A personal trainer possesses the expertise to develop a training plan tailored to an individual’s unique goals, which can provide them with a huge leg up. The trainer can also guide them step-by-step through the plan and suggest changes along the way.
Warrenburg said everyone—even the most knowledgeable athletes—can benefit from the objective perspective of a coach.
“Having someone to support you and help you adjust for the unexpected bumps in the road is also extremely valuable,” he added.
Similarly, Sarah Jennings, a Fredericksburg area personal trainer, explained that even as a personal trainer herself with a wide range of knowledge on exercise and nutrition, she still hires her own coach.
“I am very busy and sometimes my schedule doesn’t allow me to get my workout in so I pay someone to come to me—it’s worth my money 100 percent,” she said.
Make it social
Jennings said a great way to build friendships and provide accountability is to pull together a group to exercise. Jennings has seen many friendships emerge in her studio through group fitness.
“It’s a camaraderie thing,” she said. “They joke, vent, laugh, comfort one another and keep each other accountable. It’s awesome to witness.”
Similarly, Keone Pierce of Fredericksburg Fit Body Boot Camp said the energy and enthusiasm is palpable in a group training environment.

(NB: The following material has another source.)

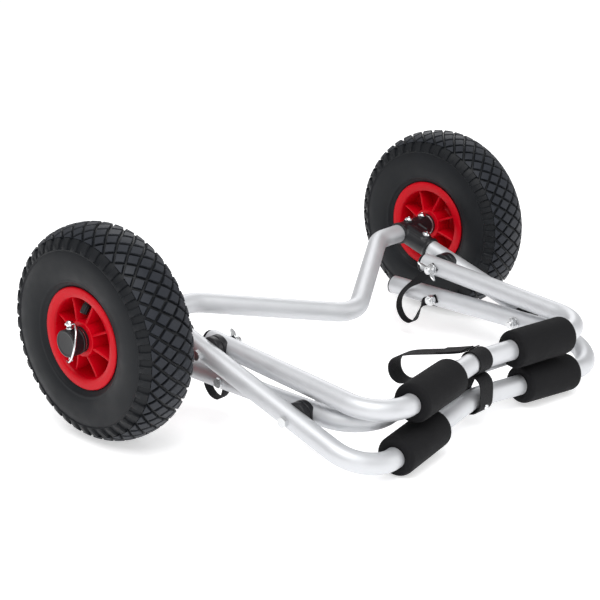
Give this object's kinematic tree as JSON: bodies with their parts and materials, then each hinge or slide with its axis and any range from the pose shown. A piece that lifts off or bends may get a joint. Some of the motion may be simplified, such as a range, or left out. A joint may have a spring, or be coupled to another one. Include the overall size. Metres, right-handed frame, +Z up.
{
  "type": "folding boat trolley",
  "caption": "Folding two-wheel boat trolley, folded flat: padded swing-up cradle frame, prop frame, arch tube and pneumatic wheels on pinned axle stubs",
  "frame": {"origin": "on the floor under the middle of the folded trolley's box", "axes": "+X along the axle to the right wheel, -Y towards the padded bars, +Z up"},
  "size_m": [0.7634, 0.4794, 0.2598],
  "materials": {
    "aluminium_tube": "satin anodised drawn tube",
    "tyre": "moulded rubber with a block tread",
    "butyl": "smooth rubber",
    "rim_plastic": "red moulded plastic, semi gloss",
    "black_plastic": "black moulded nylon, satin",
    "foam": "closed cell foam, matte",
    "webbing": "woven nylon webbing",
    "zinc": "zinc plated fasteners",
    "bright_steel": "bright plated steel",
    "axle_steel": "black painted steel"
  },
  "bodies": {
    "root": {"arch_tube": "aluminium_tube", "axle_end_cap_left": "black_plastic", "axle_end_cap_right": "black_plastic", "axle_stub_left": "axle_steel", "axle_stub_right": "axle_steel", "bracket_left": "black_plastic", "bracket_right": "black_plastic", "bracket_screws": "bright_steel", "cradle_bolts": "zinc", "cradle_outer_saddles": "black_plastic", "limiter_strap_upper_left": "webbing", "limiter_strap_upper_right": "webbing", "lower_frame_tube": "aluminium_tube", "lower_pad_left": "foam", "lower_pad_right": "foam", "pivot_washers": "zinc", "prop_bolts": "zinc", "prop_lock_nuts": "zinc", "prop_outer_saddles": "black_plastic", "spreader_strap_lower": "webbing", "thrust_washers": "zinc"},
    "cradle": {"upper_frame_tube": "aluminium_tube", "upper_pad_left": "foam", "upper_pad_right": "foam", "upper_end_caps": "black_plastic", "cradle_inner_saddles": "black_plastic", "spreader_strap_upper": "webbing"},
    "prop": {"prop_frame_tube": "aluminium_tube", "prop_foot_caps": "black_plastic", "prop_inner_saddles": "black_plastic", "limiter_bolts": "zinc", "limiter_nuts": "zinc", "limiter_strap_lower_left": "webbing", "limiter_strap_lower_right": "webbing"},
    "wheel_left": {"tyre_left": "tyre", "inner_tube_left": "butyl", "rim_left": "rim_plastic", "hub_bushes_left": "black_plastic", "valve_stem_left": "butyl", "valve_cap_left": "black_plastic"},
    "wing_nut_left": {"wing_nut_left": "zinc"},
    "lynch_pin_left": {"lynch_pin_left": "bright_steel"},
    "lynch_bow_left": {"lynch_bow_left": "bright_steel"},
    "wheel_right": {"tyre_right": "tyre", "inner_tube_right": "butyl", "rim_right": "rim_plastic", "hub_bushes_right": "black_plastic", "valve_stem_right": "butyl", "valve_cap_right": "black_plastic"},
    "wing_nut_right": {"wing_nut_right": "zinc"},
    "lynch_pin_right": {"lynch_pin_right": "bright_steel"},
    "lynch_bow_right": {"lynch_bow_right": "bright_steel"}
  },
  "joints": [
    {"name": "cradle_swing", "type": "hinge", "parent": "root", "child": "cradle", "pos_m": [0, 0.02603, 0.10268], "axis": [-1, 0, 0], "range_deg": [0, 80]},
    {"name": "prop_swing", "type": "hinge", "parent": "root", "child": "prop", "pos_m": [0, -0.11061, 0.05821], "axis": [-1, 0, 0], "range_deg": [0, 40]},
    {"name": "wheel_spin_left", "type": "hinge", "parent": "root", "child": "wheel_left", "pos_m": [-0.32, 0.11, 0.13], "axis": [1, 0, 0], "continuous": true},
    {"name": "wing_nut_turn_left", "type": "hinge", "parent": "root", "child": "wing_nut_left", "pos_m": [-0.186, 0.02603, 0.10268], "axis": [1, 0, 0], "continuous": true},
    {"name": "lynch_pin_pull_left", "type": "slide", "parent": "root", "child": "lynch_pin_left", "axis": [0, 0, 1], "range_m": [0, 0.04]},
    {"name": "lynch_bow_open_left", "type": "hinge", "parent": "lynch_pin_left", "child": "lynch_bow_left", "pos_m": [-0.3685, 0.11, 0.1522], "axis": [-0.8572, 0.515, 0], "range_deg": [0, 90]},
    {"name": "wheel_spin_right", "type": "hinge", "parent": "root", "child": "wheel_right", "pos_m": [0.32, 0.11, 0.13], "axis": [1, 0, 0], "continuous": true},
    {"name": "wing_nut_turn_right", "type": "hinge", "parent": "root", "child": "wing_nut_right", "pos_m": [0.186, 0.02603, 0.10268], "axis": [1, 0, 0], "continuous": true},
    {"name": "lynch_pin_pull_right", "type": "slide", "parent": "root", "child": "lynch_pin_right", "axis": [0, 0, 1], "range_m": [0, 0.04]},
    {"name": "lynch_bow_open_right", "type": "hinge", "parent": "lynch_pin_right", "child": "lynch_bow_right", "pos_m": [0.3685, 0.11, 0.1522], "axis": [-0.8572, -0.515, 0], "range_deg": [0, 90]}
  ],
  "couplings": [
    {"joint": "prop_swing", "follows": "cradle_swing", "ratio": 0.5},
    {"joint": "lynch_pin_pull_left", "follows": "lynch_bow_open_left", "m_per_rad": 0.025465},
    {"joint": "lynch_pin_pull_right", "follows": "lynch_bow_open_right", "m_per_rad": 0.025465}
  ]
}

However, he said it is also important not to lose sight of individual goals in a group setting. Each individual is unique and may require specific workouts and eating habits.

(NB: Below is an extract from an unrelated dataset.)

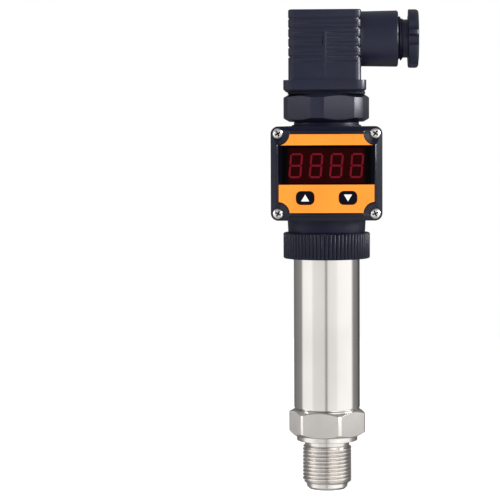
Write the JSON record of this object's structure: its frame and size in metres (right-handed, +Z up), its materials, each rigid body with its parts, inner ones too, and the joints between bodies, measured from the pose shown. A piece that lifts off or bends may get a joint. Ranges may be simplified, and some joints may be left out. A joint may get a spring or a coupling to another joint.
{
  "type": "pressure transmitter",
  "caption": "Inline pressure transmitter with a threaded stainless fitting and tube, a swivelling digital display head and a rectangular plug with a cable gland.",
  "frame": {"origin": "on the axis at the sealing shoulder above the process thread, inside the pressure port", "axes": "+Z up the axis from the process thread to the plug, -Y out of the display face, +X out of the cable gland"},
  "size_m": [0.0596, 0.0421, 0.1962],
  "materials": {
    "stainless": "polished stainless steel, turned and brushed",
    "black_plastic": "black glass-filled plastic, moulded, low sheen",
    "orange_film": "printed polyester film, orange and black",
    "red_window": "dark red filter acrylic",
    "black_rubber": "nitrile rubber",
    "white_plastic": "natural nylon",
    "grey_plastic": "grey moulded plastic",
    "board": "green glass-epoxy circuit board",
    "red_segments": "red diffusing resin",
    "contact_brass": "tinned brass",
    "screw_steel": "nickel-plated steel",
    "ceramic": "alumina ceramic"
  },
  "bodies": {
    "sensor": {"process_fitting": "stainless", "cell_seal": "black_rubber", "pressure_cell": "ceramic", "cell_retainer": "stainless", "housing_tube": "stainless", "board_carrier": "grey_plastic", "amplifier_board": "board", "amplifier_chips": "black_plastic", "signal_lead": "grey_plastic", "swivel_seal": "black_rubber"},
    "head": {"display_housing": "black_plastic", "bezel_gasket": "black_rubber", "front_bezel": "black_plastic", "bezel_screws": "screw_steel", "face_film": "orange_film", "display_window": "red_window", "led_module": "black_plastic", "digit_segments": "red_segments", "display_board": "board", "up_switch": "black_plastic", "down_switch": "black_plastic", "plug_base": "black_plastic", "neck_seal": "black_rubber", "contact_blades": "contact_brass", "plug_nut": "contact_brass", "plug_gasket": "black_rubber", "plug_hood": "black_plastic", "plug_insert": "black_plastic", "contact_sockets": "contact_brass", "terminal_screws": "screw_steel", "plug_screw": "screw_steel", "gland_seal": "black_rubber"},
    "up_key": {"up_key": "black_plastic"},
    "down_key": {"down_key": "black_plastic"},
    "gland_washer": {"gland_washer": "white_plastic"},
    "gland_nut": {"gland_nut": "black_plastic"},
    "slip_washer": {"slip_washer": "white_plastic"},
    "union_ring": {"union_ring": "black_plastic"}
  },
  "joints": [
    {"name": "head_swivel", "type": "hinge", "parent": "sensor", "child": "head", "pos_m": [0, 0, 0.08555], "axis": [0, 0, 1], "range_deg": [-165, 165]},
    {"name": "up_key_press", "type": "slide", "parent": "head", "child": "up_key", "axis": [0, 1, 0], "range_m": [0, 0.0004], "stiffness_N_per_m": 1500, "springref_m": -0.0006},
    {"name": "down_key_press", "type": "slide", "parent": "head", "child": "down_key", "axis": [0, 1, 0], "range_m": [0, 0.0004], "stiffness_N_per_m": 1500, "springref_m": -0.0006},
    {"name": "gland_feed", "type": "slide", "parent": "head", "child": "gland_washer", "axis": [1, 0, 0], "range_m": [-0.004, 0.006]},
    {"name": "gland_turn", "type": "hinge", "parent": "gland_washer", "child": "gland_nut", "pos_m": [0.0219, 0, 0.16425], "axis": [1, 0, 0], "range_deg": [-959, 1439]},
    {"name": "ring_feed", "type": "slide", "parent": "head", "child": "slip_washer", "axis": [0, 0, 1], "range_m": [-0.004, 0]},
    {"name": "ring_turn", "type": "hinge", "parent": "slip_washer", "child": "union_ring", "pos_m": [0, 0, 0.075], "axis": [0, 0, 1], "range_deg": [-959, 0]}
  ],
  "couplings": [
    {"joint": "gland_feed", "follows": "gland_turn", "m_per_rad": 0.00023873},
    {"joint": "ring_feed", "follows": "ring_turn", "m_per_rad": 0.00023873}
  ]
}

This is why each member of Fredericksburg Fit Body Boot Camp has his or her own personalized fitness plan, which is overseen by a certified personal trainer. The trainers help tracker their progress, and meet face-to-face weekly to discuss adjustments.
The expectation is that all members come into the studio to work-out three days a week. When unable to attend, trainers recommend that members choose three or four exercises and perform them nonstop for 10-12 minutes. The idea is to transform their lifestyle so that exercise becomes a priority.

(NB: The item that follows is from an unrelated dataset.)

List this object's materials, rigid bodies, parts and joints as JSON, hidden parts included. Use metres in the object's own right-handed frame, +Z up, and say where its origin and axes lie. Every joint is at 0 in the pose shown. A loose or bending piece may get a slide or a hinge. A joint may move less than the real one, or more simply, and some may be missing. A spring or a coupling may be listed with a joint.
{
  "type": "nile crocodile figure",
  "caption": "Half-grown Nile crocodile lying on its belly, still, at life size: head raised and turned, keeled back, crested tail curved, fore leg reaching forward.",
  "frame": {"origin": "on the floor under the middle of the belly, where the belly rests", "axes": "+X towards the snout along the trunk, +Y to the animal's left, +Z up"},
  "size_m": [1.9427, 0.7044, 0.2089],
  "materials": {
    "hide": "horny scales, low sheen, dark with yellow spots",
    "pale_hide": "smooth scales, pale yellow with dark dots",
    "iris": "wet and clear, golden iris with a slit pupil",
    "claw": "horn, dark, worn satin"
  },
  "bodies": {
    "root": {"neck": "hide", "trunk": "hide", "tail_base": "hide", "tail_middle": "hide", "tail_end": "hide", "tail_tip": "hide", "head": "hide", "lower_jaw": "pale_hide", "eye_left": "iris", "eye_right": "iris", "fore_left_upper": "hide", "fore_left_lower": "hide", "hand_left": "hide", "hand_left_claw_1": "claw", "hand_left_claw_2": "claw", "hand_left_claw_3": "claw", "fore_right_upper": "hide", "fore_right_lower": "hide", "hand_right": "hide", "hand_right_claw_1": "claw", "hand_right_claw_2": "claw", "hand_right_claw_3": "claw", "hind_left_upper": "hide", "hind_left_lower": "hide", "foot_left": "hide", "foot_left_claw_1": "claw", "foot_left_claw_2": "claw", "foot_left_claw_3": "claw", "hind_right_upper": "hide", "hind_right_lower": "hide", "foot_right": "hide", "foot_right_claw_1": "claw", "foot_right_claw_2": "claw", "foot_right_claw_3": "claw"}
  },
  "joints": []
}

Group exercise classes are not the only way to experience the social benefits of exercise. Leslie Kash, a member of the Fredericksburg Area Running Club, said it is a common misconception that running is a solo sport. People often fail to realize that it can be a group activity, and that runners often rely on camaraderie for accountability and encouragement.
She said there are many compelling reasons to take up running. It’s great exercise, cheap and doesn’t require much equipment—all you need is a pair of shoes. But, the camaraderie is one of her favorite aspects.
Every Saturday morning, FARC meets outside of Hyperion for their group runs. She said new people are always welcome, but they are often intimidated to show up because they don’t think of themselves as runners—whether it is because they are slow or don’t run competitively.
“We want people to feel like we are inclusive and not going to leave people behind,” Kash said.
Aimee Weems, another FARC member, said there is no cookie-cutter mold of what it is to be a runner. She said there are people of all shapes, sizes and paces in the club, and everyone is able to find a running buddy.
“Some people think they are not runners because they walk or jog,” Weems said. “But that is just not true—they are runners.”